Statsmodels regularized linear regression (lasso)
=================================================

This notebook demonstrates how to fit a linear regression model using L1 regularization (the "lasso").

In [0]:
import pandas as pd
import numpy as np
import statsmodels.api as sm

The data consist of measurements made on people sampled from a population that is at high risk for developing diabetes.  The data are here:

http://vincentarelbundock.github.io/Rdatasets/csv/MASS/Pima.te.csv

We will be regressing serum glucose on several factors that may influence it.

In [0]:
data = pd.read_csv("Pima.te.csv")
print data.columns

The glucose data are slightly right-skewed, so following convention, we log transform it.

In [0]:
data["log_glu"] = np.log(data["glu"])

Below we will be fitting models with interactions.  In general, it is easier to interpret the effects of an interaction if we center or standardize the components of the interaction before forming the product that defines the interaction.  The next cell standardizes all of the variables that will be used below.

In [0]:
data["type"] = 1.0*(data["type"] == "Yes")

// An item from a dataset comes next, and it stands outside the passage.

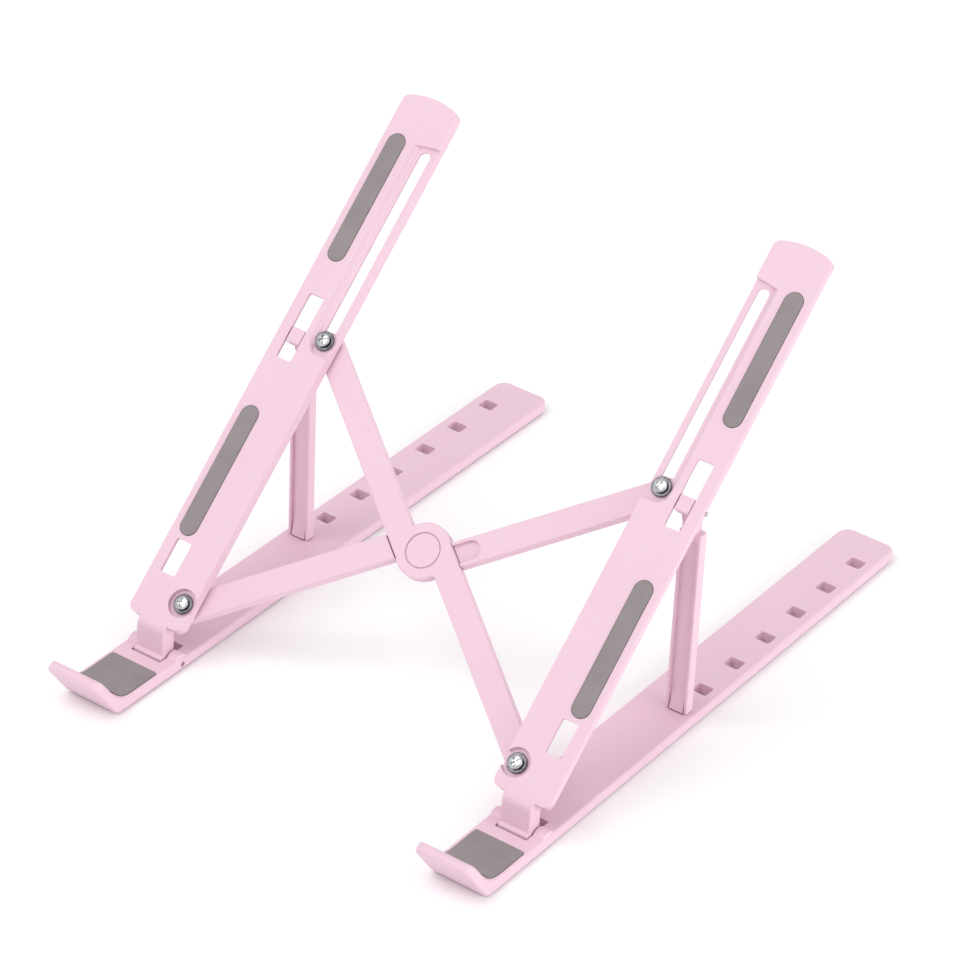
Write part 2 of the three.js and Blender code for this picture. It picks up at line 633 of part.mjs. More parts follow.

for vname in "type", "age", "bmi", "skin", "log_glu", "bp":
    data[vname] = (data[vname] - data[vname].mean()) / data[vname].std()

In the previous cell, we standardized each individual variable.  We will also want to standardize the interaction products.  When using the lasso, it is more straightforward to standardize all variables (including the outcome variable).  This has two benefits.  First, it means we don't need to include an intercept term, which would need to be handled differently than the other variables in terms of penalization.  Second, it means that we can use the same penalty weight for all of the covariates.  The following cell creates all the interaction products and standardizes them.

In [0]:
vnames = ["age", "bmi", "skin", "bp", "type"]

for j1,v1 in enumerate(vnames):
    for j2,v2 in enumerate(vnames[0:j1]):
        x = data[v1] * data[v2]
        x = (x - x.mean()) / x.std()
        data[v1 + "_x_" + v2] = x

We save the data, so we can compare to R below.

In [0]:
data.to_csv("dibetes.csv", float_format="%.4f")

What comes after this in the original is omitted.